Moreover, from the classic metal riffing of tracks like ‘Architecture of Aggression’ and ‘Skin ‘O My Teeth’ to the atmospheric intricacies of the epic ‘Captive Honour’ the guitar work is fantastic throughout.
Although it lacks the speed and weight of earlier recordings, it is as if Megadeth found the perfect balance between their signature sound and melodic tendencies to make a killer record accessible to all.
For the Die-Hard Fans: Peace Sells…But Who’s Buying?
1986 was THE year in Thrash metal; Slayer´s ‘Reign in Blood’, Metallica´s ‘Master of Puppets’ and Megadeth´s ‘Peace Sells… ’ were all released and each was the album by which the rest of their careers would be measured. Although ‘Rust in Peace’ is the better album and ‘Countdown..’ the most successful, ‘Peace Sells..’ defined the Megadeth fan base.
‘Peace Sells..’ saw them make a gargantuan leap from the rough thrash of their debut to slickly executed politically minded compositions of lightening paced metal, whilst also adding atmospheric touches and the occasional killer hook.

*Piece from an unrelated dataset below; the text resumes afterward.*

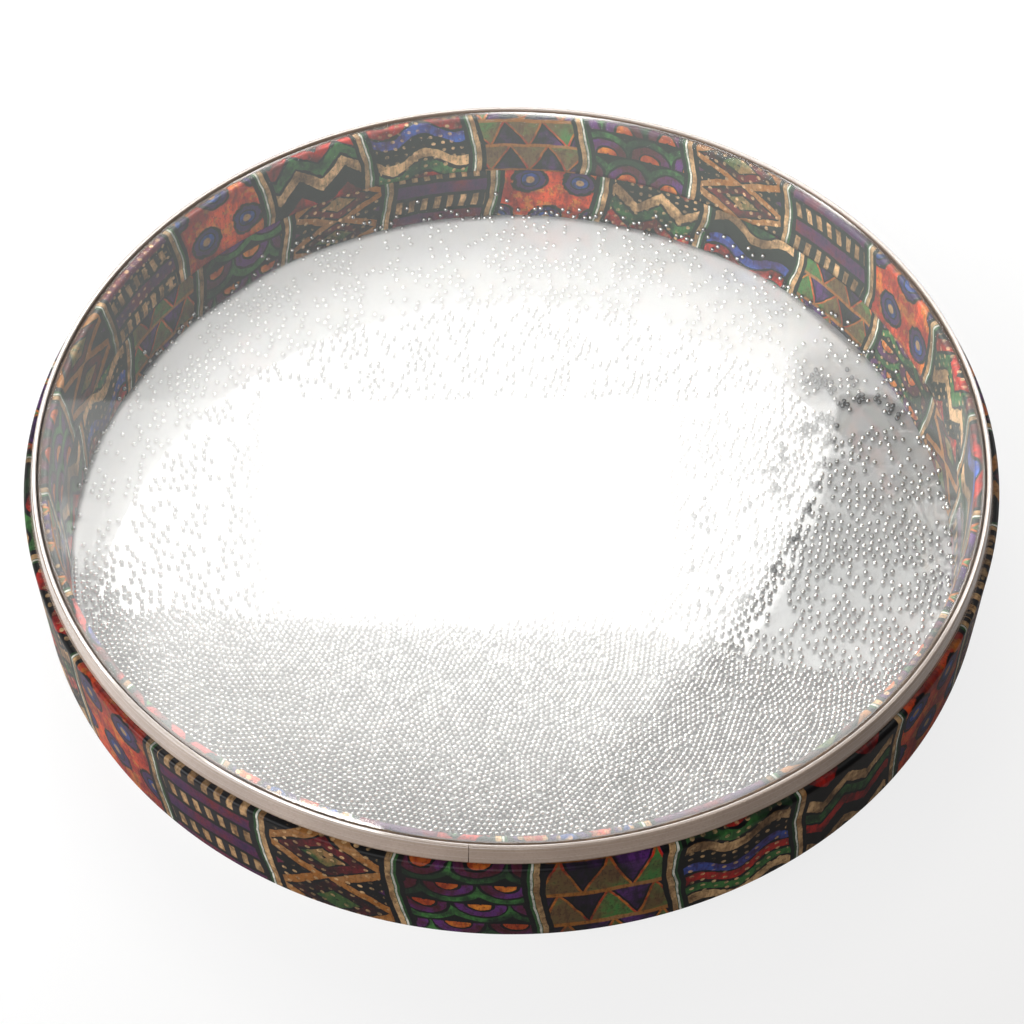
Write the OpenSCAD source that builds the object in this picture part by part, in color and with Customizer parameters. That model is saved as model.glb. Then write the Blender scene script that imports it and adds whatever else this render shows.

From super fly soloing on ‘Wake Up Dead’, past locomotive riffing on ‘The Conjuring’, the classic title track and on to the riotous Devils Island, the record builds intensely until the atmospheric interlude of ‘Good Mourning’, segueing into the furiously fast ‘Black Friday’.
The final three tracks are no less accomplished, ‘Bad Omen’ showcasing some fine guitar work, ‘I Ain’t Superstitious’ a good fun cover, while ‘My Last Words’ closes proceedings in style with break-neck riffing and smoking solos.
Basically, ‘Peace Sells’ is the definitive album for die-hard fans when it comes to the Megadeth sound.
One to Avoid: Risk
‘Risk’ is without doubt the Megadeth record to avoid; it hardly even sounds like them (ex-manager Bud Prager has writing credits on five tracks). If it wasn’t for Mustaine’s familiar vocals, some tracks could easily be mistaken for ‘Bon Jovi’.
Nevertheless, the album is by no means bad; listened to in its own right, it holds up as a well-crafted hard rock record with some good songs. The problem is that as one of the big four pioneers of Thrash, such a radical departure was seen as selling out in pursuit of a number one. In the context of their back catalogue; it makes for painful listening.
From the hard rock riffing of ‘Prince of Darkness’ and the funky ‘Crush ’em’, past the Jovi-esque ‘Breadline’ and ‘Wanderlust’, through to the acoustic strumming of ‘Ecstasy’ and power ballad ‘Time (The Beginning)’ they do every hard rock cliché in the book. We get empowering lyrics, synth riffs, drum stops, “whoas”, cow bells and even harmonies on the radio-friendly choruses.
In music, context is everything and although this is great hard rock, it is an awful Megadeth album, under any other band name Dave probably would’ve got that elusive number one.
Holy Wars (Punishment Due)
Countdown to Extinction
I Thought I Knew it All
Symphony of Destruction
Hook in Mouth
À Tout Le Monde (Set Me Free) – ‘United Abominations’ version
Foreclosure of a Dream
Rust In Peace…Polaris
In My Darkest Hour
Good Mourning/Black Friday
‘Dystopia’ by Megadeth is released on 22nd January on Universal Music/Tradecraft/T-Boy Records.